# Written request
Retype word for word the lines lying between the line containing "translate([0, 0, nut_top - dish_depth])" and the line containing "cad_parts[node].hide_render = cad_parts[node].hide_viewport", together with those two lines themselves, and nothing besides.

--- BEGIN ---

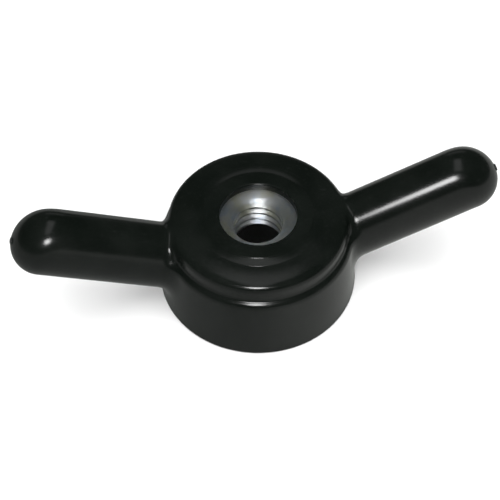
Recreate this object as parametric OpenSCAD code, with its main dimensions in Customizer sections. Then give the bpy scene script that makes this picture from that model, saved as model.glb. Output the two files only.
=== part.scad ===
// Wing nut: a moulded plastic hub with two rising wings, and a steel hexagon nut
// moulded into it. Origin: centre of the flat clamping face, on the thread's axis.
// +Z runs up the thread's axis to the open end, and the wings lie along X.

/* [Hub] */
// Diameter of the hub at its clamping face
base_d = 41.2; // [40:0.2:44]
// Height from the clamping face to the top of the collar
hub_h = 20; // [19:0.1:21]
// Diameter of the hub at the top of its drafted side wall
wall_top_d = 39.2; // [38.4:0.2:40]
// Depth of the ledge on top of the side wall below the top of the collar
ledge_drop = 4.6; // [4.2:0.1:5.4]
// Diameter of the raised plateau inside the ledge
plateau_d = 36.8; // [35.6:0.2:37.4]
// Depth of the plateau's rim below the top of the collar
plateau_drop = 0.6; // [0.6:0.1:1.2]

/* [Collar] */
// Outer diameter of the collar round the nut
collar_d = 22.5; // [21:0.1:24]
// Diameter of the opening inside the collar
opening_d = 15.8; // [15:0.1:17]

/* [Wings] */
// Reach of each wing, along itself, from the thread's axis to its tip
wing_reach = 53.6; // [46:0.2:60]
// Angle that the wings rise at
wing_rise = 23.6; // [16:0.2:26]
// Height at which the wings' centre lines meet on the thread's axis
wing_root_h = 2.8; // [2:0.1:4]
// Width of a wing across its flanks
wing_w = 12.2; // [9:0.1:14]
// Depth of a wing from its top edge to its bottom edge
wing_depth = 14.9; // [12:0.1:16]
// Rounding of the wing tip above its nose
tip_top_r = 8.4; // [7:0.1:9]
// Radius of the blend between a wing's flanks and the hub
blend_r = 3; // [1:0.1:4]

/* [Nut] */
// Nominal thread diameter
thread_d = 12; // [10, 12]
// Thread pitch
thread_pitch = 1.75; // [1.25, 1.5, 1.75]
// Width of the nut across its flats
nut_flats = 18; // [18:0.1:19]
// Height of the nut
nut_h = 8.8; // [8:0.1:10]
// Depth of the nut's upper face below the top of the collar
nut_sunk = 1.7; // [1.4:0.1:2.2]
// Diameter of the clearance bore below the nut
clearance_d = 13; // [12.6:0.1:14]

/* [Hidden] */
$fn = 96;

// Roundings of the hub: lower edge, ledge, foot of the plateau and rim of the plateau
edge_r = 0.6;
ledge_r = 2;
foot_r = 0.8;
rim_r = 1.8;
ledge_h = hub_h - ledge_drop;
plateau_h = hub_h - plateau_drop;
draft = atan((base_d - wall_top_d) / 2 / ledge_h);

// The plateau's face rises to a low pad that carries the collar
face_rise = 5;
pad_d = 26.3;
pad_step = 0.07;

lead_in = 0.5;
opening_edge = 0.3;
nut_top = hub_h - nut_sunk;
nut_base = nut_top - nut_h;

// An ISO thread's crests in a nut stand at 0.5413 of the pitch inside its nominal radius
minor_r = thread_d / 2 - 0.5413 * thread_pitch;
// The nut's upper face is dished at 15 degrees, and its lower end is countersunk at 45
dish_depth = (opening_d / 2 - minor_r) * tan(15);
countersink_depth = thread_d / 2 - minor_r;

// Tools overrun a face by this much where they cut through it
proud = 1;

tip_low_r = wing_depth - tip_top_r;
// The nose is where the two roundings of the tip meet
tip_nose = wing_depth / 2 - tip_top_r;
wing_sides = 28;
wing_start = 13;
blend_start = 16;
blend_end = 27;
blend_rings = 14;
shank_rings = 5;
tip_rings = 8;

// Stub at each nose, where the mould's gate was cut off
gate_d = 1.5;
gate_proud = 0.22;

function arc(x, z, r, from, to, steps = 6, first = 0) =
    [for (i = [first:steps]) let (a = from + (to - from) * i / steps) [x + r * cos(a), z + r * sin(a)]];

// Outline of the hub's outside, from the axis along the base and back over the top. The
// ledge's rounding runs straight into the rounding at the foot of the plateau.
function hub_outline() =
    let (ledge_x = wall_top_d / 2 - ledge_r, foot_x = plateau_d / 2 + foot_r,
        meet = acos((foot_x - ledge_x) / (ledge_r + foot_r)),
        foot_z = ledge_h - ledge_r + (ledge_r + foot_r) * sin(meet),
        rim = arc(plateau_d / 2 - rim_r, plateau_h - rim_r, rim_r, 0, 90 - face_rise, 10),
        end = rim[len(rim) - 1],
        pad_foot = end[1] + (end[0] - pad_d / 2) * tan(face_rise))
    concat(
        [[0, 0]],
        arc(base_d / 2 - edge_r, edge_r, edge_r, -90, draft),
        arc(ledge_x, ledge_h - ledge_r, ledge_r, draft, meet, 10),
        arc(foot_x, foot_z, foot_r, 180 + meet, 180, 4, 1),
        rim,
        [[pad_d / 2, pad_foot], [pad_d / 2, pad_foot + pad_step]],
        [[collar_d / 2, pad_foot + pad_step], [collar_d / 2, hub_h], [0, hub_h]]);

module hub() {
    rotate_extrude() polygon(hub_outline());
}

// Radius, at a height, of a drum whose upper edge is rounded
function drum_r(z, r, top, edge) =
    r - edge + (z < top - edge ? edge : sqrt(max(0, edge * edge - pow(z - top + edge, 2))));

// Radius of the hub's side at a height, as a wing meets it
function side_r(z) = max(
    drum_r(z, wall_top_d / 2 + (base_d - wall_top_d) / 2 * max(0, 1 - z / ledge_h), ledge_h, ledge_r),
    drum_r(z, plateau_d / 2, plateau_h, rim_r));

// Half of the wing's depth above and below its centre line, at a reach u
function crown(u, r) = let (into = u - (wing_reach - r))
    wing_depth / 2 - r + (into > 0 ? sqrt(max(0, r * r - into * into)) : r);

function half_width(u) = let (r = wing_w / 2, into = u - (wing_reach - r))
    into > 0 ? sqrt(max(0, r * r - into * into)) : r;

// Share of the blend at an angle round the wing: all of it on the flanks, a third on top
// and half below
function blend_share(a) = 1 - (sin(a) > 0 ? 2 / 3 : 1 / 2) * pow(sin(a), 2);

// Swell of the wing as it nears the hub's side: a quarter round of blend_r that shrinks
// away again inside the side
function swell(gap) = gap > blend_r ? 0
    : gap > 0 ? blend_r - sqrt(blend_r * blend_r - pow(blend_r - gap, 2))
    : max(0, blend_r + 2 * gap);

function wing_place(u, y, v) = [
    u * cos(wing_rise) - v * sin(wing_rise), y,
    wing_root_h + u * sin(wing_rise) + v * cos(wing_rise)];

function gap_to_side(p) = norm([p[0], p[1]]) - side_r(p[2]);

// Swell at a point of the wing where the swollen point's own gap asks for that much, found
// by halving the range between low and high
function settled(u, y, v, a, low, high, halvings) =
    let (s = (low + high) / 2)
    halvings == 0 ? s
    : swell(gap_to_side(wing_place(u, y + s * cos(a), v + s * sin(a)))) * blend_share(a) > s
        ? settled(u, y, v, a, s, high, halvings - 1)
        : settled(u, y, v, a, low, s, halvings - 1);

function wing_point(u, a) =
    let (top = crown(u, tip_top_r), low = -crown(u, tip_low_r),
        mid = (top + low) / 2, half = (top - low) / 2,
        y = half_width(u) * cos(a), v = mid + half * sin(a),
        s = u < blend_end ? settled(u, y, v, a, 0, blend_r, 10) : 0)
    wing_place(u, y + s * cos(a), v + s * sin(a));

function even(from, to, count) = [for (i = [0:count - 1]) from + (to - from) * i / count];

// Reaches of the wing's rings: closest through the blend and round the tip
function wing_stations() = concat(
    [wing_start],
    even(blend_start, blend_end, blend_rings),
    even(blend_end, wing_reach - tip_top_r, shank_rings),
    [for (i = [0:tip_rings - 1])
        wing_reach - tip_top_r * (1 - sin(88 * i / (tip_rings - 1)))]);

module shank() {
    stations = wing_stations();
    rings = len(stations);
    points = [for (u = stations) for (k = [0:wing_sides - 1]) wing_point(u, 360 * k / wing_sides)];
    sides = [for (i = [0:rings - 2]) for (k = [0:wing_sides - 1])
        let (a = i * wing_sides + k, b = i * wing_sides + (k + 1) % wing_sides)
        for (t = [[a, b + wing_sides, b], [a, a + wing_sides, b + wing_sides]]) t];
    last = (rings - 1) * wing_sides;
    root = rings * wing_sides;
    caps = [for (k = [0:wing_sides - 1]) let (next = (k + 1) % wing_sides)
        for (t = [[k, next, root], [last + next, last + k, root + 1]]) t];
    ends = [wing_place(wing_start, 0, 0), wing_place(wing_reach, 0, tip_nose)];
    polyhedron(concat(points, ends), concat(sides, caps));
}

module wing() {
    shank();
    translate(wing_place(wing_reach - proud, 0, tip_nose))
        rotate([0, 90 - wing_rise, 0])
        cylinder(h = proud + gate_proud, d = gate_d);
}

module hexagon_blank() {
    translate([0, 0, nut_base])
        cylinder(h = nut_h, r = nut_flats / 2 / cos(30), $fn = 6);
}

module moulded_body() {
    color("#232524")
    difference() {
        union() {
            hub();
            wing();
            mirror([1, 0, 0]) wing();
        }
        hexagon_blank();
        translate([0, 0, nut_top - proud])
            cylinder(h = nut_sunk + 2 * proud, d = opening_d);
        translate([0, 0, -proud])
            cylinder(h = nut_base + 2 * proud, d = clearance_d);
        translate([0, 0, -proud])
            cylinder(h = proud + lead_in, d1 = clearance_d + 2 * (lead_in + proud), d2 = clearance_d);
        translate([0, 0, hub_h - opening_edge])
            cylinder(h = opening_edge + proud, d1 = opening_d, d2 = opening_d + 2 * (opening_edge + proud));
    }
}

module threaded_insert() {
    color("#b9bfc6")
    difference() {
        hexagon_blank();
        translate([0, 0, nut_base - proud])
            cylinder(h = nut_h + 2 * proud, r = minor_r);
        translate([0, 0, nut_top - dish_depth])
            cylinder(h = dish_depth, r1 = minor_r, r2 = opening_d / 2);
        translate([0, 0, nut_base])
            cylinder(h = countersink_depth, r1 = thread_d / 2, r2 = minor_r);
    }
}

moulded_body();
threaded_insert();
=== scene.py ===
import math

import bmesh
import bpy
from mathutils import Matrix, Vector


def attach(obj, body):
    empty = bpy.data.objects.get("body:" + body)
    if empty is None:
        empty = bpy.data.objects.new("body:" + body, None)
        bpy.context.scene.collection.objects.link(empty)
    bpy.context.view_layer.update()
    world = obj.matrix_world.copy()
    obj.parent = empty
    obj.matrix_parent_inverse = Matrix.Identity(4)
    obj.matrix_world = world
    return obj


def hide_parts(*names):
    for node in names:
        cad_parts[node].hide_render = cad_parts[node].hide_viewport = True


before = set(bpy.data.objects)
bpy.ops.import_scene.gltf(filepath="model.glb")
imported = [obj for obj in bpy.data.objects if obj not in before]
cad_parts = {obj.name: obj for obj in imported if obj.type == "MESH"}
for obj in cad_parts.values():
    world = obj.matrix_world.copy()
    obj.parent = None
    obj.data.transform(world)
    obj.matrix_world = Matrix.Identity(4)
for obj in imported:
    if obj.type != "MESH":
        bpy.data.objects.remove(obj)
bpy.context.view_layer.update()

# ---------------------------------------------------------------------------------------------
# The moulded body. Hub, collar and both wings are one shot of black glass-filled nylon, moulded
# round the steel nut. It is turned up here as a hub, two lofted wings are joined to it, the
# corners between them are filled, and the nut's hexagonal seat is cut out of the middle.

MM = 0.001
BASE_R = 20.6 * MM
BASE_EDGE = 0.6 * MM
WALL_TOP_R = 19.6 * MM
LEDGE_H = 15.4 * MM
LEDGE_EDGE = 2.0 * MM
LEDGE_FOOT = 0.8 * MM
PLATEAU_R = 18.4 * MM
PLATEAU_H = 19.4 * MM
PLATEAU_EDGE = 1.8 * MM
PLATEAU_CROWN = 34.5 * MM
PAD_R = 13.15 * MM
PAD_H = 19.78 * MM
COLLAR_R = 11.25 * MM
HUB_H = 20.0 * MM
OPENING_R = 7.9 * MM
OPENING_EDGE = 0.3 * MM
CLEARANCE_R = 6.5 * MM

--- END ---

# Exercise output
        translate([0, 0, nut_top - dish_depth])
            cylinder(h = dish_depth, r1 = minor_r, r2 = opening_d / 2);
        translate([0, 0, nut_base])
            cylinder(h = countersink_depth, r1 = thread_d / 2, r2 = minor_r);
    }
}

moulded_body();
threaded_insert();
=== scene.py ===
import math

import bmesh
import bpy
from mathutils import Matrix, Vector


def attach(obj, body):
    empty = bpy.data.objects.get("body:" + body)
    if empty is None:
        empty = bpy.data.objects.new("body:" + body, None)
        bpy.context.scene.collection.objects.link(empty)
    bpy.context.view_layer.update()
    world = obj.matrix_world.copy()
    obj.parent = empty
    obj.matrix_parent_inverse = Matrix.Identity(4)
    obj.matrix_world = world
    return obj


def hide_parts(*names):
    for node in names:
        cad_parts[node].hide_render = cad_parts[node].hide_viewport = True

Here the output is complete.